>> begin Material

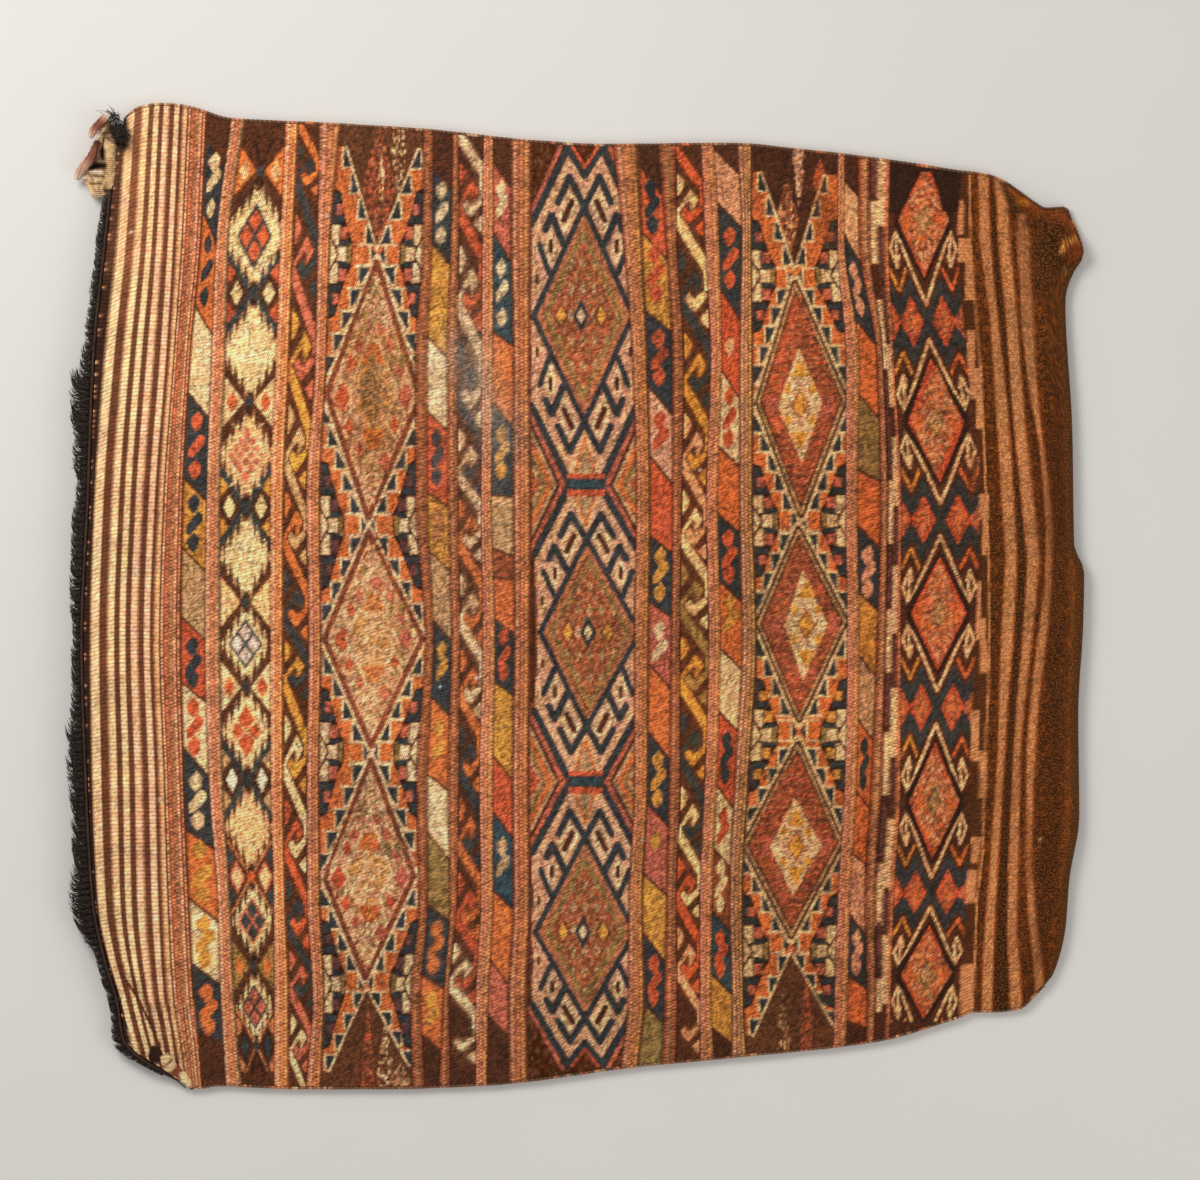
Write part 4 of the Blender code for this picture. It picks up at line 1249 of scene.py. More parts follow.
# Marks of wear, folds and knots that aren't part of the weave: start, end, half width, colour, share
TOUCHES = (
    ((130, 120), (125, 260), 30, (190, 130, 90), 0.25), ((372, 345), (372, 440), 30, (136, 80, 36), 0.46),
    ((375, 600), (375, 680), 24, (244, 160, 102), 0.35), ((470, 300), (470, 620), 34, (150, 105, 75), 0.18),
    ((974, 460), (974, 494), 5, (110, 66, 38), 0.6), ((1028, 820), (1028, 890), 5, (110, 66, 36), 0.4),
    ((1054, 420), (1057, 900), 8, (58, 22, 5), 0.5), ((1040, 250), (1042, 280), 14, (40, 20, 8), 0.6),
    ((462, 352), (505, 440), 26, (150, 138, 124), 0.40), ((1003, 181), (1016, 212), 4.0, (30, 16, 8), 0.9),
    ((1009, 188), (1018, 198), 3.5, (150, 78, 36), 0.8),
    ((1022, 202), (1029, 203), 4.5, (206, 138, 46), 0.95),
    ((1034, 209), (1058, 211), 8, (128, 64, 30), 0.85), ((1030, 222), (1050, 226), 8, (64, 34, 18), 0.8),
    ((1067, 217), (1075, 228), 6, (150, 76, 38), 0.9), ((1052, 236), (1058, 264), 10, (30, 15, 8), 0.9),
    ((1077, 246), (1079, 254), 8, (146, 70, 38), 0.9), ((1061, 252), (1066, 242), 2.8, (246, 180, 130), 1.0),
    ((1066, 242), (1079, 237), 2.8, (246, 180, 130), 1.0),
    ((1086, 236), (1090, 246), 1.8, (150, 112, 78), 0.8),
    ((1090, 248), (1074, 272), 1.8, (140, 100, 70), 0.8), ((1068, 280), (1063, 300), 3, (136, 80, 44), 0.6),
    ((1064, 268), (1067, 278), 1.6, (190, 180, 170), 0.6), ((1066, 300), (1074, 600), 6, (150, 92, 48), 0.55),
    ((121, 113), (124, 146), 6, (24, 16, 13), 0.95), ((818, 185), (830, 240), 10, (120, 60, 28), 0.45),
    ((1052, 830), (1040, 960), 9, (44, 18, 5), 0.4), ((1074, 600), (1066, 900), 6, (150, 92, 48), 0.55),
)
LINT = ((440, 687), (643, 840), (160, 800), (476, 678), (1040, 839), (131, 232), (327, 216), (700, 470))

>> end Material

Write out the data exactly as it stands.

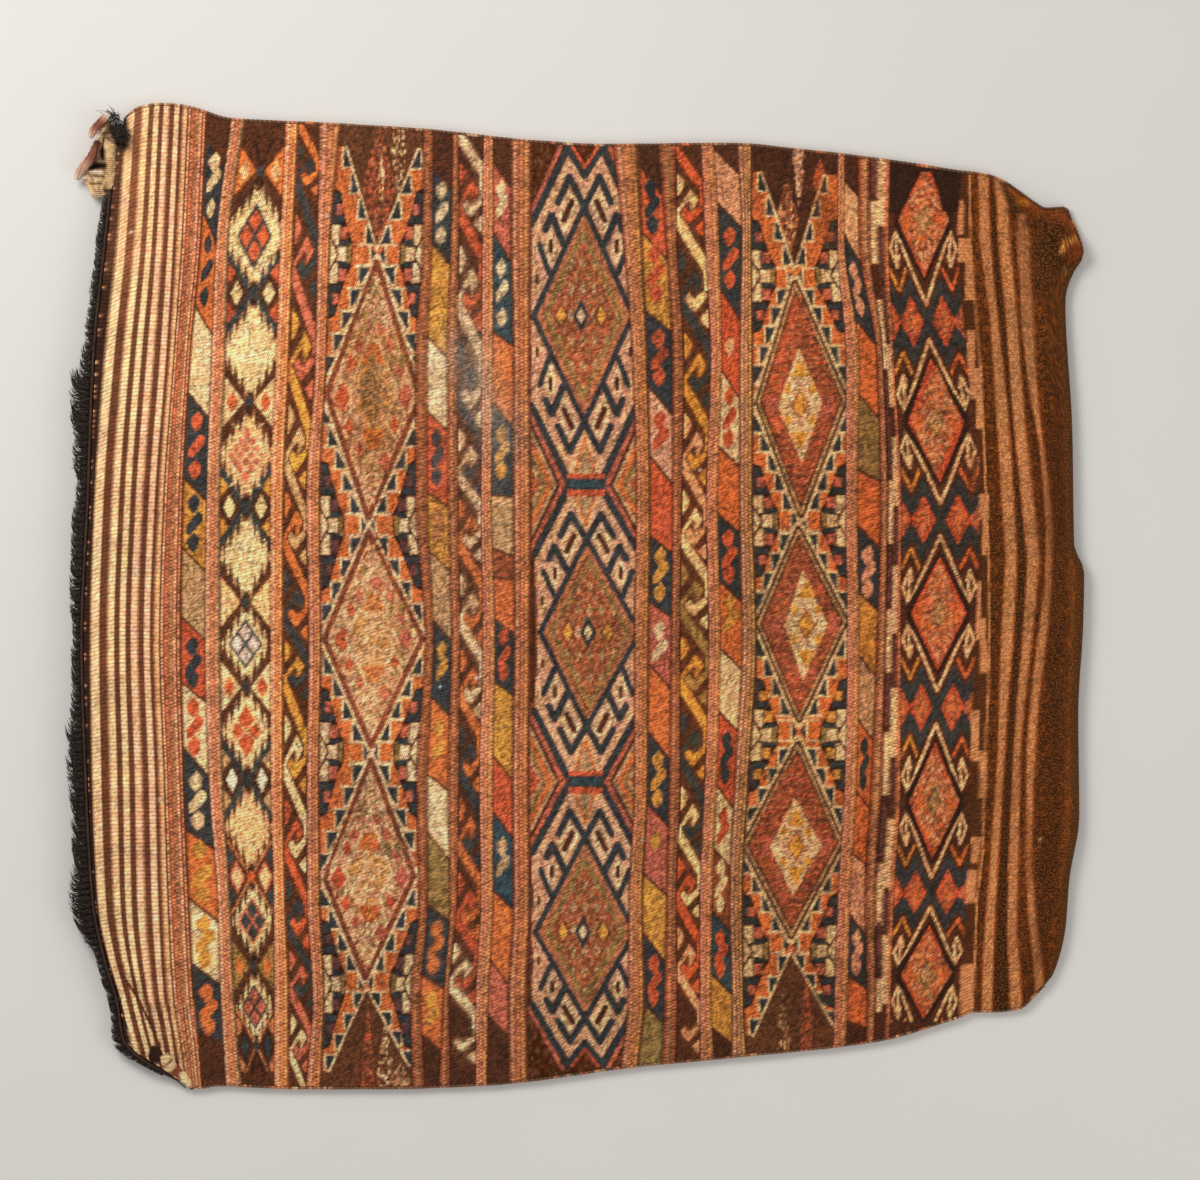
Write part 4 of the Blender code for this picture. It picks up at line 1249 of scene.py. More parts follow.
# Marks of wear, folds and knots that aren't part of the weave: start, end, half width, colour, share
TOUCHES = (
    ((130, 120), (125, 260), 30, (190, 130, 90), 0.25), ((372, 345), (372, 440), 30, (136, 80, 36), 0.46),
    ((375, 600), (375, 680), 24, (244, 160, 102), 0.35), ((470, 300), (470, 620), 34, (150, 105, 75), 0.18),
    ((974, 460), (974, 494), 5, (110, 66, 38), 0.6), ((1028, 820), (1028, 890), 5, (110, 66, 36), 0.4),
    ((1054, 420), (1057, 900), 8, (58, 22, 5), 0.5), ((1040, 250), (1042, 280), 14, (40, 20, 8), 0.6),
    ((462, 352), (505, 440), 26, (150, 138, 124), 0.40), ((1003, 181), (1016, 212), 4.0, (30, 16, 8), 0.9),
    ((1009, 188), (1018, 198), 3.5, (150, 78, 36), 0.8),
    ((1022, 202), (1029, 203), 4.5, (206, 138, 46), 0.95),
    ((1034, 209), (1058, 211), 8, (128, 64, 30), 0.85), ((1030, 222), (1050, 226), 8, (64, 34, 18), 0.8),
    ((1067, 217), (1075, 228), 6, (150, 76, 38), 0.9), ((1052, 236), (1058, 264), 10, (30, 15, 8), 0.9),
    ((1077, 246), (1079, 254), 8, (146, 70, 38), 0.9), ((1061, 252), (1066, 242), 2.8, (246, 180, 130), 1.0),
    ((1066, 242), (1079, 237), 2.8, (246, 180, 130), 1.0),
    ((1086, 236), (1090, 246), 1.8, (150, 112, 78), 0.8),
    ((1090, 248), (1074, 272), 1.8, (140, 100, 70), 0.8), ((1068, 280), (1063, 300), 3, (136, 80, 44), 0.6),
    ((1064, 268), (1067, 278), 1.6, (190, 180, 170), 0.6), ((1066, 300), (1074, 600), 6, (150, 92, 48), 0.55),
    ((121, 113), (124, 146), 6, (24, 16, 13), 0.95), ((818, 185), (830, 240), 10, (120, 60, 28), 0.45),
    ((1052, 830), (1040, 960), 9, (44, 18, 5), 0.4), ((1074, 600), (1066, 900), 6, (150, 92, 48), 0.55),
)
LINT = ((440, 687), (643, 840), (160, 800), (476, 678), (1040, 839), (131, 232), (327, 216), (700, 470))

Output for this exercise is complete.